The performances are as intricate and graceful as any you’ve ever seen, except for the fact that they’re doing it in the air, a hundred feet above the ground. I’m guessing the Project Bandaloop dancers are really, really nice to the riggers. I know I would be. If I were a Bandaloop dancer I would never let a rigger pay for a drink, ever, and I would be forever telling them how wonderful they are and how great they look. Want a local connection? We got that. Not only is Sage Hill School’s outstanding dance teacher Rachael Lincoln a proud Project Bandaloop dancer, but she has been bandalooping with the group for some 12 years. And I thought I spent a lot of time in the air.

The event you didn’t miss this week is much closer to sea level, in fact, it’s right smack on it. Can you build sand castles? I can’t, not now, not when I was a kid. There was a severe shortage of beaches in the Bronx, other than Orchard Beach, which you could only get to by bus. The getting there wasn’t bad, but the coming back meant a long ride in a hot, crowded bus sitting on sand in places that sand shouldn’t be.

I’ve always been impressed by people who can build sand things, though – castles, trolls, Ursula Andress – especially people who do it really well. If you are one of those people, this is your time. Today is the Newport Beach Chamber of Commerce 49th Annual Sand Castle Contest. It’s all happening today, 11:30 to 4:30, at Corona Del Mar State Beach. The building part is 11:30 to 2:30 and the admiring part, no tower kicking please, is 2:30 to 4:30. It’s free for you and me, but if you want to build your dream sand palace, it’s $60 for masters, $40 for businesses, $30 for families.

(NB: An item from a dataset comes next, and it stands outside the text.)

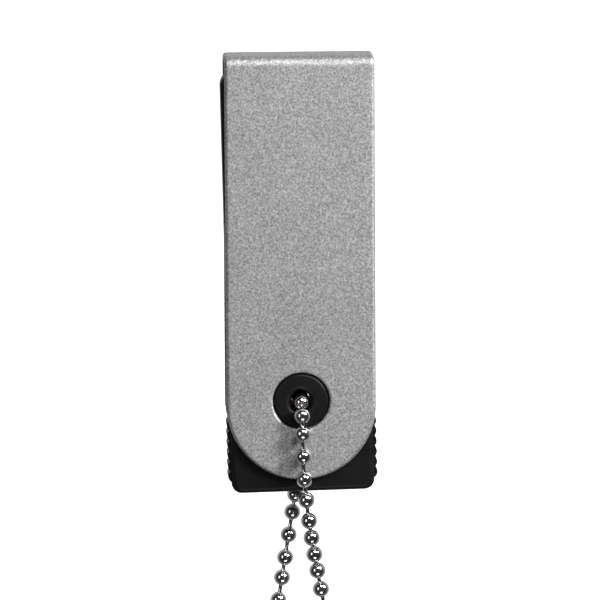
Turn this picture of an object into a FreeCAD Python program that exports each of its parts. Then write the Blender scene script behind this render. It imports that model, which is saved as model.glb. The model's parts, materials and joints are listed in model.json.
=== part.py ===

Here is my question. How do they know you’re a master before you build anything? What if someone says they’re a master, but then they turn out to be like me, which means they can make a small lump of wet sand or a large lump of wet sand? Do they throw them out or charge them less? I think that’s important. It’s also what makes these things fun. You see a range of talent from the lump makers like me to incredible works of art that could easily earn a spot at the nearest museum or gallery except for the fact that they will be washed away as if they never existed within an hour or two. I can still remember a sand version of King Ludwig’s castle some years ago that was so real your mind just couldn’t accept the fact that it was made from nothing but sand and talent.

And I believe that’s it – soaring dancers above and sand castles below. Some weeks you just don’t know where to look. There are worse problems though. I gotta go.